Direction
Repeat verbatim, and only, the lines of the data below, beginning at the line that contains "Model this object" and stopping after the line that contains "import Sketcher".

Supplied records
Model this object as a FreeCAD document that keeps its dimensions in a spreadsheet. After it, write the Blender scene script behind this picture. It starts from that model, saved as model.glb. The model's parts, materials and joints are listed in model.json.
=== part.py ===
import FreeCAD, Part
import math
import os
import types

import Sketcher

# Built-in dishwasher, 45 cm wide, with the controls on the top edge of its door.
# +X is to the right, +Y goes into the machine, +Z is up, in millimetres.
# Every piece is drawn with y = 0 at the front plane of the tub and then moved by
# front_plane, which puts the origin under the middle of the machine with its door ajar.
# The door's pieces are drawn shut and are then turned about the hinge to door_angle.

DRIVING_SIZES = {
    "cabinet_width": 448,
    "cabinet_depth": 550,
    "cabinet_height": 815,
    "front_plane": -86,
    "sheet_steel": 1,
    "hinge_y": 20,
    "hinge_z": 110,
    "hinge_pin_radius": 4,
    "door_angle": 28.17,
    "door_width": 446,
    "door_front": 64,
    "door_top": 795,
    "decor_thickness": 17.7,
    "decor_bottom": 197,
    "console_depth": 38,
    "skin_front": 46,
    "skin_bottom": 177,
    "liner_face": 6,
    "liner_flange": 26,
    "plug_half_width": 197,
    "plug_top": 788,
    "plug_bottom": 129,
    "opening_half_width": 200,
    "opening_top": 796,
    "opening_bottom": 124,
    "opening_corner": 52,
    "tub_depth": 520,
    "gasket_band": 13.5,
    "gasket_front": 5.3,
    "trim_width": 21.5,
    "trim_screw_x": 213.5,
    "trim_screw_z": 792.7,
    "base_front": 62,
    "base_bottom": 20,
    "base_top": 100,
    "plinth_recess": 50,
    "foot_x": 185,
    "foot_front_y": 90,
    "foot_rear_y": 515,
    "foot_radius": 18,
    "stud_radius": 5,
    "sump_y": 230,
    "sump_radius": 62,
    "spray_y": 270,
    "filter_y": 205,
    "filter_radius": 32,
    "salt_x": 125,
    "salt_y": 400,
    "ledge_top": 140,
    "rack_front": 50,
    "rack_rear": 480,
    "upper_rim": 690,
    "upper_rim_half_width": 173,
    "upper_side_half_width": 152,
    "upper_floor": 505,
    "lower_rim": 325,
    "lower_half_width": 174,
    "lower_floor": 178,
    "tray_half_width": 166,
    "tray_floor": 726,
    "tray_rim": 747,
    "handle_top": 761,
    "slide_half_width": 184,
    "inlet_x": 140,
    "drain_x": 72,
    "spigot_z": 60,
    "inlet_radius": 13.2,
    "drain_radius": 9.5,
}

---

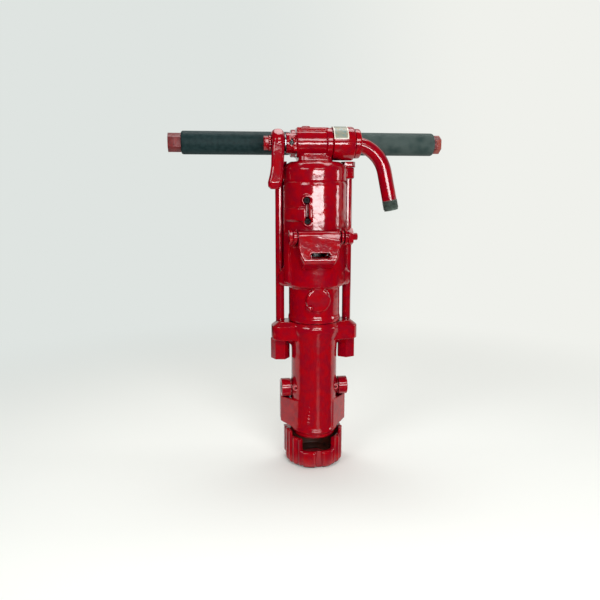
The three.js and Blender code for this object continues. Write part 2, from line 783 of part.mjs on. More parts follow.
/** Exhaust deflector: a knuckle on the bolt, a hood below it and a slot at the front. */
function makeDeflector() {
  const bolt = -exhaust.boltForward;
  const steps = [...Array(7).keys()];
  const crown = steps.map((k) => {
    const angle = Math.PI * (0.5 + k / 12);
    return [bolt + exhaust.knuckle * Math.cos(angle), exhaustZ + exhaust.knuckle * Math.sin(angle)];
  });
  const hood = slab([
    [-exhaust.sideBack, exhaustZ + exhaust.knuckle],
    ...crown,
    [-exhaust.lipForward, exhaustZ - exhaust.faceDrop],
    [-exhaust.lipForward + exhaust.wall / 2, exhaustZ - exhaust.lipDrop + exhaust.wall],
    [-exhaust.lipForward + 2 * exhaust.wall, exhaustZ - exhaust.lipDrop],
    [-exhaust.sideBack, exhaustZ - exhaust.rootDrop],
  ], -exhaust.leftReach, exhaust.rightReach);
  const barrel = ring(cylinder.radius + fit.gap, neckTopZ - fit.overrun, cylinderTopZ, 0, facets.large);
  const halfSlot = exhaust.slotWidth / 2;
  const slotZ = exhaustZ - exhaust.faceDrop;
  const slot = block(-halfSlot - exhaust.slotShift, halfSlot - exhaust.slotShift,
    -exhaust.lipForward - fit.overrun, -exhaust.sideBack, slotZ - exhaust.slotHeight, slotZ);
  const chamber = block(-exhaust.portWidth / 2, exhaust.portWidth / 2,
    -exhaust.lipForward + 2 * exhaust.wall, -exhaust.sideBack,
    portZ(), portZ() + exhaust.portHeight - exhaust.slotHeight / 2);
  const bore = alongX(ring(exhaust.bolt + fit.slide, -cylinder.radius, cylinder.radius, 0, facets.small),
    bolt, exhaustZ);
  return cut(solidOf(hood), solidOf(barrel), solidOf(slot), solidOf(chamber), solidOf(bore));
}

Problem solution
Model this object as a FreeCAD document that keeps its dimensions in a spreadsheet. After it, write the Blender scene script behind this picture. It starts from that model, saved as model.glb. The model's parts, materials and joints are listed in model.json.
=== part.py ===
import FreeCAD, Part
import math
import os
import types

import Sketcher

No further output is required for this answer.